Ouch, no wonder it took so long to fix.
You should put a serious plan for financing together, sort of a “friends of the Standard” group. If you get a hundred people pledging $10 per month then you would have some cash coming in. I have no idea now much time or money it takes to keep the site going but by the look of your description concerning the remedial work required above it must be considerable.
Normally it isn’t that bad. It is more the unpredictability that is a problem. It always seems to happen while I’m at work, which limits my remedial powers.
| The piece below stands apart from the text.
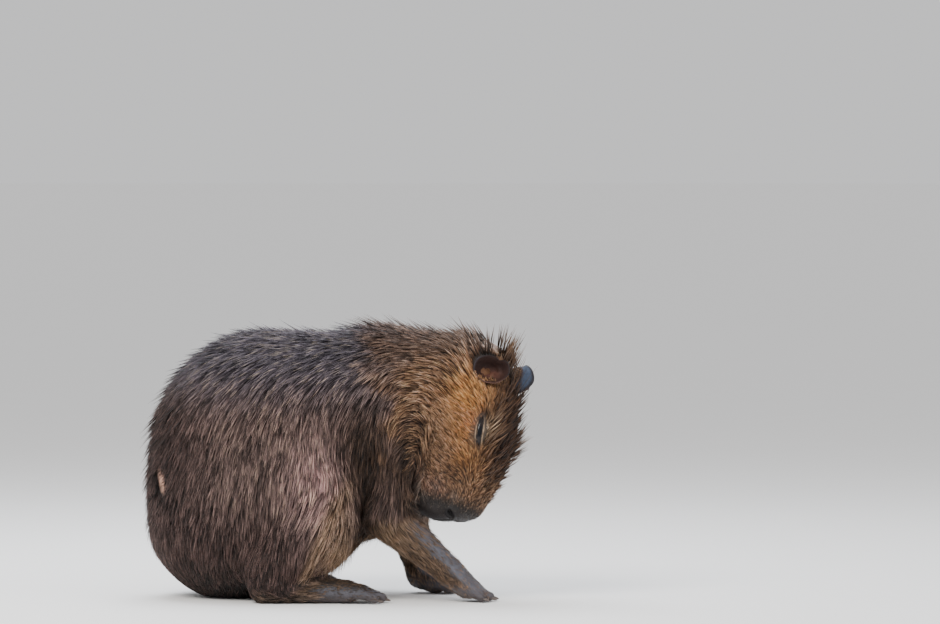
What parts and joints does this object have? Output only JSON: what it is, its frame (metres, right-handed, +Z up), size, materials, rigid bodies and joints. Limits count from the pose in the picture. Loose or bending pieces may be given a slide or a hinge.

This time I was just lucky that the really bad one happened at easter. Makes you feel like there is some kind of divine intervention.
Oh God! Surely not!
Have you thought about a “The Standard” T shirt? There are a few Labour conferences and meetings coming up where they could be sold and I am sure the Greens would do the same.
I would buy a few!
As a superannuant I would be happy to pay $10 per month Micky Savage. When the Standard went down its abscence made me realise how important the site is. A terrible responsibility eh Iprent! 🙂
Oh yeah… Working on the upgrades for advertising now so we may have revenues when we have a bank account (trust starts on the new financial year).
But there is always the donate button, but you have to have a paypal account or credit card. I’ll add the account number when we know what it is. Revenue is always useful 🙂
Well done Lyn…..that’s your Easter fracked for all time. But the rest of us can do more than just express appreciation, Mickey’s idea is a good one and I’d for one would be prepared to back it.